For Liberty, Liberia must move beyond its economic concessions for the sake of its future security and survival.
“There are also issues of political instability. As long as you are not employing people and are only giving jobs to a few lucky well-paid people, others will feel like they are getting nothing,” he says.
The International Monetary Fund (IMF) in a recent policy paper expressed concerns about youth unemployment. The death toll of Liberia’s civil war made it one of the youngest nations in the world with 70% of the population below the age of 30. The IMF says that with 50,000 youths joining the labor force every year, the 90,000 jobs that the National Investment Commission estimates will be created from concession agreements over the next 10 years will do little to address the problem.
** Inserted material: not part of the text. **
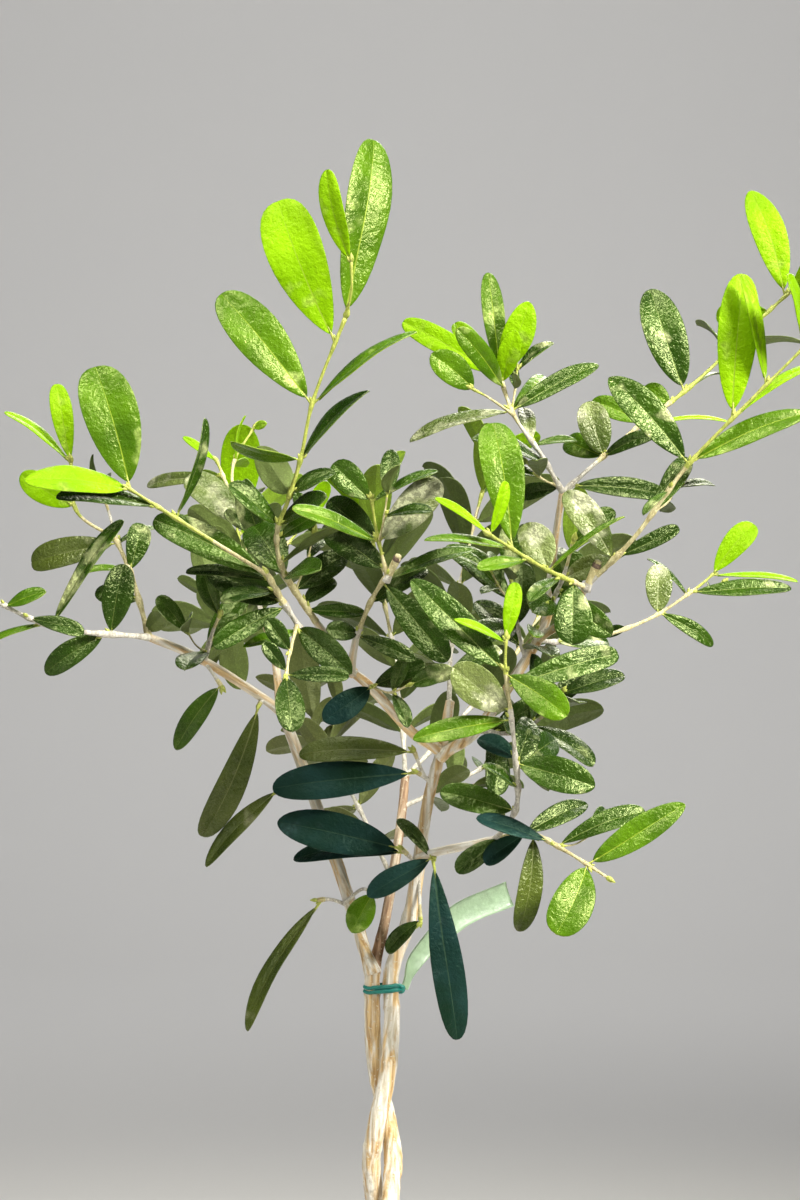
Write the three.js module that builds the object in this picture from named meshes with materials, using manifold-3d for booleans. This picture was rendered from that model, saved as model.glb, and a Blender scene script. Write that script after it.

Liberia also faces major infrastructural challenges that make investment in manufacturing a challenge, among them poor road conditions and expensive and limited access to electricity—a consequence of the destruction of the Mount Coffee Hydropower Plant, for which the government only recently received funding from international donors to restore.
While Liberty acknowledges his factory is a small step towards Liberia’s industrial revolution, he is optimistic the nation can change the fabric of its economy through carefully developed government policy, investment in infrastructure and more open-minded foreign and domestic investment.
“I am positive that it will happen and at the end of the day the economics need to make sense. Currently, it doesn’t make sense, from a purely capitalist perspective… but we have labor at competitive rates, and with the infrastructure we should be able to compete with countries like Bangladesh and Cambodia and we should be able to get there in five to seven years if we are aggressive,” says Liberty.